**TASK TO CARRY OUT:**
Copy every line of the listing exactly.
----
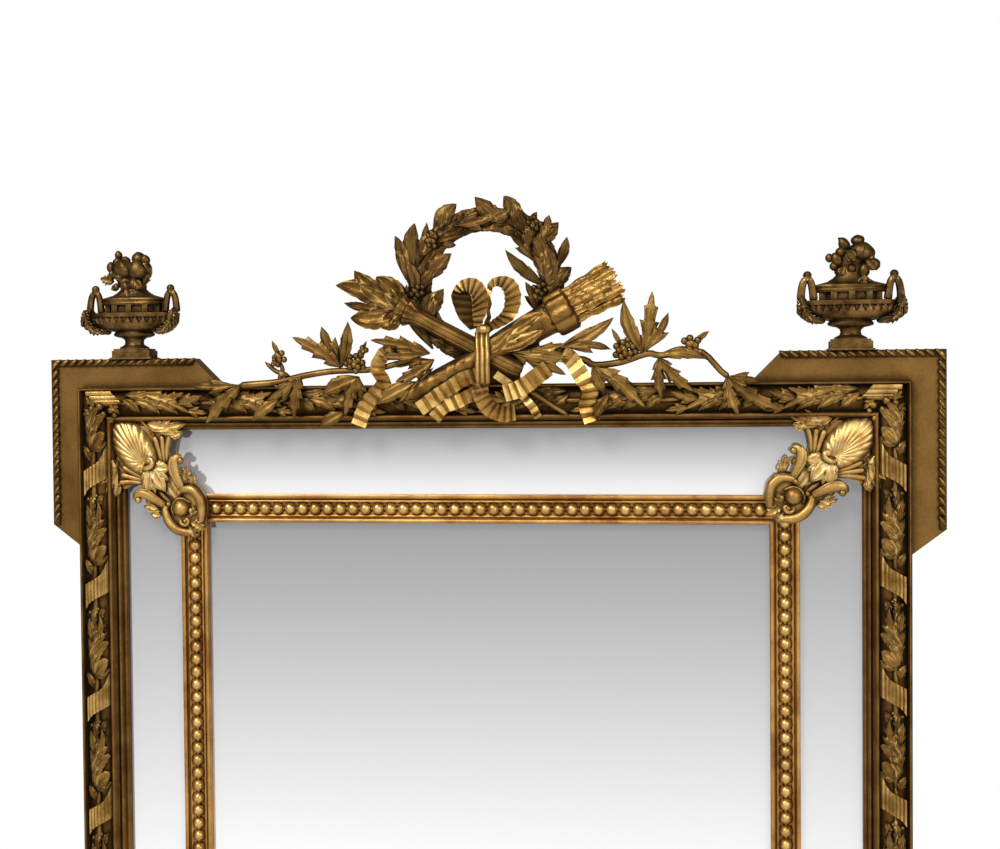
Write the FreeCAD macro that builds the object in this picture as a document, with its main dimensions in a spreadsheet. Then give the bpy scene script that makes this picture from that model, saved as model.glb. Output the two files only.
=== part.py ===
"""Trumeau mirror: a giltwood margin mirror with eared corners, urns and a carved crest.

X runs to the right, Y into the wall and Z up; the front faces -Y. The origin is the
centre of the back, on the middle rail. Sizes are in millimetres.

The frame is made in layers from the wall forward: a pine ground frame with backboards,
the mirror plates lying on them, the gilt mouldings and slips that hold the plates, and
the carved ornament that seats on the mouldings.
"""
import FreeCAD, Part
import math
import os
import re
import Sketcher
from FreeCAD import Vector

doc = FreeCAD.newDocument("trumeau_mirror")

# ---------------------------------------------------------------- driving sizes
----
**EXERCISE SOLUTION:**
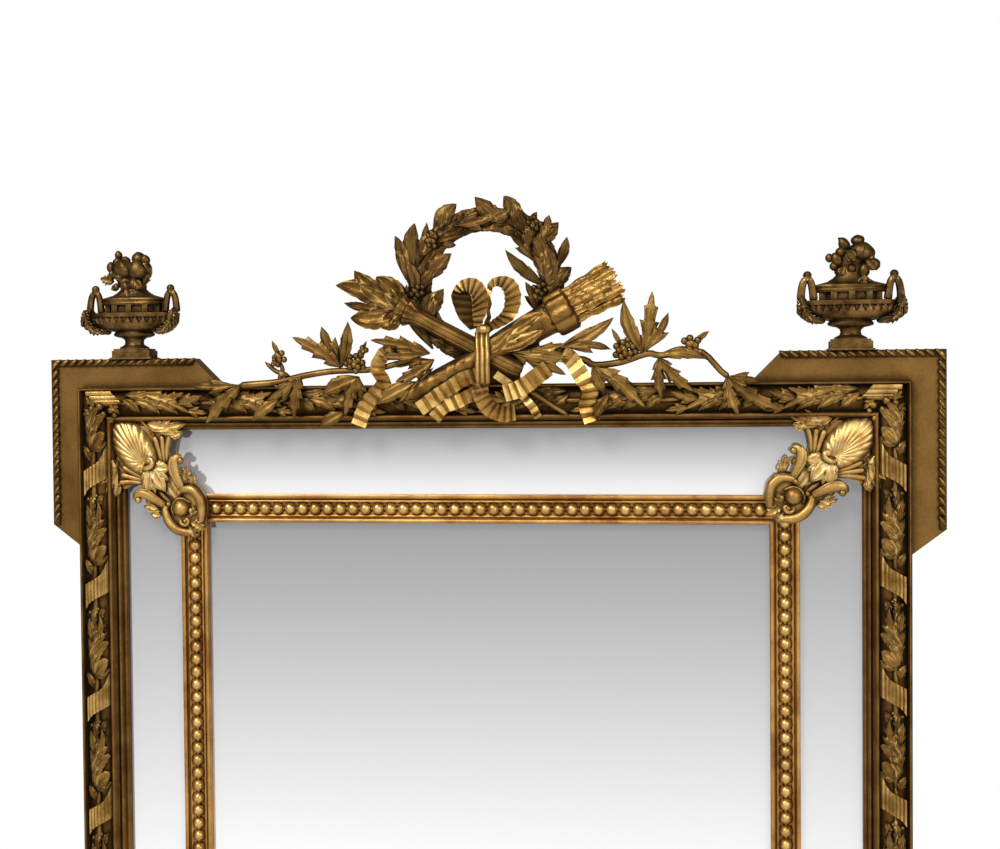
Write the FreeCAD macro that builds the object in this picture as a document, with its main dimensions in a spreadsheet. Then give the bpy scene script that makes this picture from that model, saved as model.glb. Output the two files only.
=== part.py ===
"""Trumeau mirror: a giltwood margin mirror with eared corners, urns and a carved crest.

X runs to the right, Y into the wall and Z up; the front faces -Y. The origin is the
centre of the back, on the middle rail. Sizes are in millimetres.

The frame is made in layers from the wall forward: a pine ground frame with backboards,
the mirror plates lying on them, the gilt mouldings and slips that hold the plates, and
the carved ornament that seats on the mouldings.
"""
import FreeCAD, Part
import math
import os
import re
import Sketcher
from FreeCAD import Vector

doc = FreeCAD.newDocument("trumeau_mirror")

# ---------------------------------------------------------------- driving sizes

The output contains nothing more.